Formation of icosahedral nanowires

An icosahedral nanowire (INW) is a one‐dimensional structure where a single atom and a five‐membered ring are alternating to form a − 1 − 5 − 1 − 5 − 1 − stacking. The 1 − 5 − 1 − 5 − 1 segment of this stacking forms an icosahedron and constitutes the unit cell of an INW. In molecular dynamics (MD) simulations of stretching of metal nanowires (NWs), INWs are frequently formed at their deformation necks. Previous simulations found that the formation of INWs is more favored for thin NWs than thick NWs. To closely investigate this size dependence of INW formation, we have carried out stretching simulations of Mg NWs and examined the creation of icosahedral arrangement of atoms at their deformation necks. Our results show that thin NWs tend to produce slender necks, the atoms of which first become disordered and then rearrange themselves into an icosahedral arrangement.
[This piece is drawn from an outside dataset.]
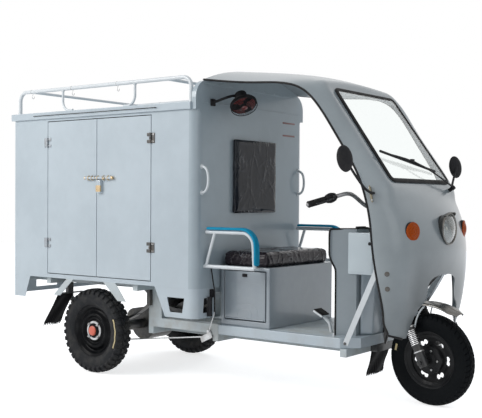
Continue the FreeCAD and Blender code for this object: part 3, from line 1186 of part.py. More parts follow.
# Roof rack: a bent rail each side, straps under it, and rails across.
roof_top = float(s.box_top + s.cap_height)
rack = []
rail_z = float(s.rack_top)
for side, sign in SIDES:
    y = float(sign * s.rack_half)
    rail = bar([Vector(-float(s.rack_rear), y, roof_top), Vector(-float(s.rack_rear), y, rail_z),
                Vector(float(s.rack_front), y, rail_z), Vector(float(s.rack_front), y, roof_top)],
               s.rack_tube, s.rack_bend)
    rack.append(rail)
    for x, lean in ((-float(s.rack_stay_rear), 1), (float(s.rack_stay_front), -1)):
        rack.append(bar([Vector(x, y, rail_z), Vector(x, y, roof_top + 8), Vector(x + lean * 90, y, roof_top + 8)],
                        8, 60))
for x in (-float(s.rack_cross), float(s.rack_front) - 190):
    rack.append(bar([Vector(x, -float(s.rack_half), rail_z), Vector(x, float(s.rack_half), rail_z)], 9, 0))
subpart(solid("rack", rack[0].fuse(rack[1:])), "roof_rack")


def local(x, y, z):
    """A point given from the rear axle and the ground, as seen from the steering point."""
    return point(x, y, z) - axis_foot


def along_axis(reach):
    return steering_axis * float(reach)


# Fork: stem, crown and two legs with their lower sliders, and the front axle.
axle_spot = local(s.wheelbase, 0, s.front_radius)
crown_top = along_axis(s.crown_low + s.crown_thick)
legs = []
for side, sign in SIDES:
    y = float(sign * s.leg_side)
    top = along_axis(s.crown_low) + Vector(8, y, 0)
    bottom = axle_spot + Vector(0, y, 0)
    down = (bottom - top).normalize()
    legs.append(Part.makeCylinder(float(s.leg_radius), (bottom - top).Length + float(s.crown_thick),
                                  top - down * float(s.crown_thick), down))
    legs.append(Part.makeCylinder(float(s.slider_radius), float(s.slider_length),
                                  bottom - down * float(s.slider_length - s.slider_radius), down))
crown = Part.makeBox(70, float(2 * s.leg_side + 60), float(s.crown_thick),
                     Vector(-35 + 4, -float(s.leg_side) - 30, 0))
crown.rotate(Vector(0, 0, 0), Vector(0, 1, 0), -float(s.rake))
crown.translate(along_axis(s.crown_low))
stem = Part.makeCylinder(float(s.stem_radius), float(s.stem_top - s.crown_low), along_axis(s.crown_low),
                         steering_axis)
spindle_length = float(2 * s.leg_side) + 66
spindle_rod = Part.makeCylinder(float(s.axle_radius), spindle_length,
                                axle_spot - Vector(0, spindle_length / 2, 0), Vector(0, 1, 0))
steered(solid("fork_set", stem.fuse([crown, spindle_rod, *legs]).removeSplitter()), "fork")

# Front mudguard: a short curved strip with turned-down sides, on two stays from the fork legs.
guard_out = float(s.fender_radius)
guard_in = guard_out - float(s.fender_wall)
half = float(s.fender_half)


def guard_sector(outer, inner, reach, low, high):
    """A length of ring round the front axle between two angles from straight ahead."""
    ring = Part.makeCylinder(outer, reach, Vector(0, -reach / 2, 0), Vector(0, 1, 0), 360)
    ring = ring.cut(Part.makeCylinder(inner, reach + 2, Vector(0, -reach / 2 - 1, 0), Vector(0, 1, 0), 360))
    angles = [math.radians(low + (high - low) * share) for share in (0, 0.5, 1)]
    middle = Vector(0, 0, 0)
    rays = [Vector(math.cos(angle), 0, math.sin(angle)) * (outer * 1.4) for angle in angles]
    wedge = Part.Face(Part.makePolygon([middle, *rays, middle])).extrude(Vector(0, reach + 4, 0))
    wedge.translate(Vector(0, -reach / 2 - 2, 0))
    return ring.common(wedge)


low_angle, high_angle = float(s.fender_front), float(s.fender_rear)
guard = guard_sector(guard_out, guard_out - float(s.fender_skirt), 2 * half, low_angle, high_angle)
guard = guard.cut(guard_sector(guard_in, guard_out - float(s.fender_skirt) - 1, 2 * half - 2 * float(s.fender_wall),
                               low_angle - 5, high_angle + 5))
stay_angle = math.radians(high_angle - 8)
for sign in (-1, 1):
    stay_top = Vector(math.cos(stay_angle) * guard_in, sign * (half - 2), math.sin(stay_angle) * guard_in - 20)
    stay_foot = Vector(-62, sign * (float(s.leg_side) - 14), 150)
    guard = guard.fuse(strip(stay_top, stay_foot, Vector(1, 0, 0), 16, 4))
guard.translate(axle_spot)
steered(solid("guard", guard), "front_fender")

# Handlebar: one bent tube clamped to the stem, with a switch block by each grip.
bar_top = along_axis(s.stem_top)
bar_points = []
grips = []
switches = []
for sign in (-1, 1):
    near = bar_top + Vector(2, sign * 70, 4)
    rise = bar_top + Vector(-15, sign * 196, 92)
    inner = bar_top + Vector(-96, sign * 262, 64)
    outer_end = bar_top + Vector(-140, sign * 400, 34)
    bar_points.append([near, rise, inner, outer_end])
    direction = (outer_end - inner).normalize()
    start = outer_end - direction * float(s.grip_length)
    grips.append(solid(f"grip_{'right' if sign < 0 else 'left'}", Part.makeCylinder(
        float(s.grip_radius), float(s.grip_length) + 3, start, direction).cut(
        Part.makeCylinder(float(s.bar_tube) + 0.05, float(s.grip_length), start, direction))))
    switches.append(Part.makeCylinder(24, 34, start - direction * 38, direction))
    clamp_spot = start - direction * 24
    lever = bar([clamp_spot + Vector(28, 0, 4), start + Vector(46, sign * 20, 2),
                 outer_end + Vector(40, -sign * 30, 2)], 5, 18)
    clamp = strip(clamp_spot, clamp_spot + Vector(30, 0, 4), Vector(0, 1, 0), 18, 12)
    switches += [lever, clamp]
whole_bar = [*reversed(bar_points[0]), *bar_points[1]]
stem_clamp = Part.makeCylinder(22, 36, bar_top - steering_axis * 26, steering_axis)
stem_bore = Part.makeCylinder(float(s.stem_radius), 60, bar_top - steering_axis * 60, steering_axis)
handlebar = bar(whole_bar, s.bar_tube, 32).fuse([*switches, stem_clamp]).cut(stem_bore)
steered(solid("handlebar_tube", handlebar), "handlebar")
steered(group("grip_pair", grips), "grips")


def turned(name, outline):
    """A ring turned about the y axis from (y, radius) corners."""
    ring = [Vector(0, float(y), float(radius)) for y, radius in outline]
    face = Part.Face(Part.makePolygon(ring + [ring[0]]))
    return face.revolve(Vector(0, 0, 0), Vector(0, 1, 0), 360)


def tyre_ring(radius, width, bead):
    """A tyre's section: flat tread, rounded shoulders, bulging walls, and a hollow inside."""
    half = width / 2
    wall = radius - bead
    outside = [(0.62, bead - 4), (0.98, bead + wall * 0.42), (1, radius - 24), (0.86, radius - 6), (0.4, radius)]
    inside = [(0.5, bead - 4), (0.78, bead + wall * 0.45), (0.55, radius - 22)]
    ring = [(-half * share, reach) for share, reach in outside]
    ring += [(half * share, reach) for share, reach in reversed(outside)]
    ring += [(half * share, reach) for share, reach in inside]
    return ring + [(-half * share, reach) for share, reach in reversed(inside)]


def rim_ring(bead, width, wall):
    """A rim's section, under the tyre's beads and across between its flanges."""
    half = width / 4
    low = bead - 22
    inside = [(half + wall, bead + 6), (half, bead + 6), (half, bead - 6), (half * 0.6, low + wall)]
    outside = [(half + wall, bead - 8), (half * 0.6 + wall, low)]
    ring = [(-across, reach) for across, reach in inside]
    ring += [(across, reach) for across, reach in reversed(inside)]
    ring += [(across, reach) for across, reach in outside]
    return ring + [(-across, reach) for across, reach in reversed(outside)]


# Rear wheels: a tyre on a pressed steel disc, with the hub, its studs and the coloured cap outside.
rim_wall = float(s.rim_wall)
bead = float(s.rim_radius - s.rim_gap)
for side, sign in SIDES:
    place = point(0, sign * s.rear_track / 2, s.rear_radius)
    tyre = turned(f"tyre_{side}", tyre_ring(float(s.rear_radius), float(s.rear_width), bead + 8))
    tyre.translate(place)
    subpart(solid(f"rear_tyre_set_{side}", tyre), f"rear_tyre_{side}")
    rim = turned(f"rim_{side}", rim_ring(bead, float(s.rear_width), rim_wall))
    disc = turned(f"disc_{side}", [(sign * 14, bead - 20), (sign * 20, bead - 45), (sign * 8, 62), (sign * 8, 12),
                                   (sign * 2, 12), (sign * 2, 66), (sign * 13, bead - 45), (sign * 7, bead - 20)])
    hub = Part.makeCylinder(float(s.hub_radius), 34, Vector(0, 0 if sign > 0 else -34, 0), Vector(0, 1, 0))
    cap = Part.makeCylinder(float(s.hub_cap_radius), 14, Vector(0, 32 if sign > 0 else -46, 0), Vector(0, 1, 0))
    studs = []
    for turn in range(4):
        angle = math.radians(45 + 90 * turn)
        spot = Vector(math.cos(angle) * 58, 6 if sign > 0 else -22, math.sin(angle) * 58)
        studs.append(Part.makeCylinder(7, 16, spot, Vector(0, 1, 0)))
    wheel = rim.fuse([disc, hub, cap, *studs])
    wheel.translate(place)
    subpart(solid(f"rear_rim_set_{side}", wheel), f"rear_rim_{side}")

# Front wheel: as the rear ones, with six oval holes near the rim and a brake drum in the middle.
front_bead = float(s.front_rim_radius - s.rim_gap)
tyre = turned("front_tyre_ring", tyre_ring(float(s.front_radius), float(s.front_width), front_bead + 8))
tyre.translate(axle_spot)
steered(solid("front_tyre_set", tyre), "front_tyre")
rim = turned("front_rim_ring", rim_ring(front_bead, float(s.front_width), rim_wall))
disc = turned("front_disc", [(3, front_bead - 20), (10, front_bead - 50), (4, 60), (4, 30), (-4, 30), (-4, 60),
                             (2, front_bead - 50), (-5, front_bead - 20)])
holes = []
for turn in range(6):
    hole = Part.makeCylinder(13, 60, Vector(front_bead - 44, -30, 0), Vector(0, 1, 0))
    twin = hole.copy()
    hole.rotate(Vector(0, 0, 0), Vector(0, 1, 0), 60 * turn - 7)
    twin.rotate(Vector(0, 0, 0), Vector(0, 1, 0), 60 * turn + 7)
    holes += [hole, twin]
disc = disc.cut(holes)
drum_width = float(s.drum_width)
drum = Part.makeCylinder(float(s.drum_radius), drum_width, Vector(0, -drum_width / 2, 0), Vector(0, 1, 0))
spindle_bore = Part.makeCylinder(float(s.axle_radius + s.fit), 200, Vector(0, -100, 0), Vector(0, 1, 0))
wheel = rim.fuse([disc, drum]).cut(spindle_bore)
wheel.translate(axle_spot)
steered(solid("front_rim_set", wheel), "front_rim")

doc.recompute()

for thing in doc.Objects:
    if "Invalid" in thing.State or "Error" in thing.State:
        raise SystemExit(f"{thing.Name} failed: {thing.State}")
broken = [piece.Label for piece in SUBPARTS if piece.Shape.isNull() or not piece.Shape.isValid()]
if broken:
    raise SystemExit(f"no valid shape: {broken}")

os.makedirs("parts", exist_ok=True)
for piece in SUBPARTS:
    piece.Shape.exportStep(f"parts/{piece.Label}.step")
    box = piece.Shape.BoundBox
    print(f"{piece.Label}: {len(piece.Shape.Solids)} solids, x {box.XMin:.0f}..{box.XMax:.0f}, "
          f"y {box.YMin:.0f}..{box.YMax:.0f}, z {box.ZMin:.0f}..{box.ZMax:.0f}")
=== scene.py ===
# %% [markdown]
# # An electric cargo tricycle
#
# The frame comes from CAD: every rigid part is already there at its true size and place, in metres,
# with +X forward, +Y to the rider's left and +Z up. This script adds what a drawing leaves out: soft
# goods, tyre treads, lamps, rubber, wear and light.

import math

import bmesh
import bpy
import numpy as np
from mathutils import Matrix, Vector


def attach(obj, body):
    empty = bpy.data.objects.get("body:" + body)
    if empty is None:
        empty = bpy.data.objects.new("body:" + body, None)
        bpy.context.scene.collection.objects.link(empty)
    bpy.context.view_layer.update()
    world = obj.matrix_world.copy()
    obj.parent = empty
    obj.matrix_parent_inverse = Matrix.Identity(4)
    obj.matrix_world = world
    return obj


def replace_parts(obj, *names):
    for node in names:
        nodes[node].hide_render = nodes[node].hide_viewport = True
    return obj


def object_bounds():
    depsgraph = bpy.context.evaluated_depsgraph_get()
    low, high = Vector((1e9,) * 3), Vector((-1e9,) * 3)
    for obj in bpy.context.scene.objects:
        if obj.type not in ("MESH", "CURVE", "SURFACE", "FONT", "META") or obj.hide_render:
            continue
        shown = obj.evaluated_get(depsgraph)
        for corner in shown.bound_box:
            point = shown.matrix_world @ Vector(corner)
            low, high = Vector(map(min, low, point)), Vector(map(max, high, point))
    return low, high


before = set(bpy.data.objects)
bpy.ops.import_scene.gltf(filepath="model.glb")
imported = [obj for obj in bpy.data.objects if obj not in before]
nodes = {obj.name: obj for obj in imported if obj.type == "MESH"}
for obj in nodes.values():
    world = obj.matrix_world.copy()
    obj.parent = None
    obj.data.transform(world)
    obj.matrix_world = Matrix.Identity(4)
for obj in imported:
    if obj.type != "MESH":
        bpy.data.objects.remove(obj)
CAD_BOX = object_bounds()
REAR = -0.791  # the rear axle's x; sizes below are measured forward from it
AHEAD, LEFT, UP = np.eye(3)
print("CAD nodes:", len(nodes), "box:", [round(v, 3) for corner in CAD_BOX for v in corner])

# %% [markdown]
# ## A small mesh kit
#
# A shape is a pair: an array of points and an array of four-cornered faces. Every shape below comes
# from a formula over a whole grid of points at once, and `piece` turns one or more shapes into an
# object that rides on a body of the frame.

# %% Grids of points become meshes


def grid(points, wrap_u=False, wrap_v=False):
    """A sheet over a grid of points (rows, columns, 3): each face joins a point with its neighbours
    in the next row and column, and wrapping closes the sheet into a tube or ring."""
    points = np.asarray(points, float)
    rows, columns = points.shape[:2]
    index = np.arange(rows * columns).reshape(rows, columns)
    if wrap_u:
        index = np.vstack([index, index[:1]])
    if wrap_v:
        index = np.hstack([index, index[:, :1]])
    faces = np.stack([index[:-1, :-1], index[1:, :-1], index[1:, 1:], index[:-1, 1:]], -1).reshape(-1, 4)
    return points.reshape(-1, 3), faces


def joined(shapes):
    """Several shapes as one: the faces of each count on from the points before it."""
    points, faces, count = [], [], 0
    for shape_points, shape_faces in shapes:
        points.append(shape_points)
        faces.append(shape_faces + count)
        count += len(shape_points)
    return np.vstack(points), np.vstack(faces)


def unit(vector):
    vector = np.asarray(vector, float)
    return vector / np.linalg.norm(vector, axis=-1, keepdims=True)


def at(x, y, z):
    """A point, or a whole line or grid of points, measured forward from the rear axle."""
    return np.stack(np.broadcast_arrays(x + REAR, y, z), -1).astype(float)


SLOT_OF = {}  # each finish's material slot, filled in beside the finishes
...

Thick nanowires rarely form such slender necks and this accounts for their low yield of INWs. We have also investigated a continuous and bond‐conserving process that converts the HCP arrangement of atoms into an icosahedral one. We found that the nearest‐neighbor bonds are not conserved and only a small fraction of nearest‐neighbor atoms in an icosahedral unit cell are initially nearest neighbors.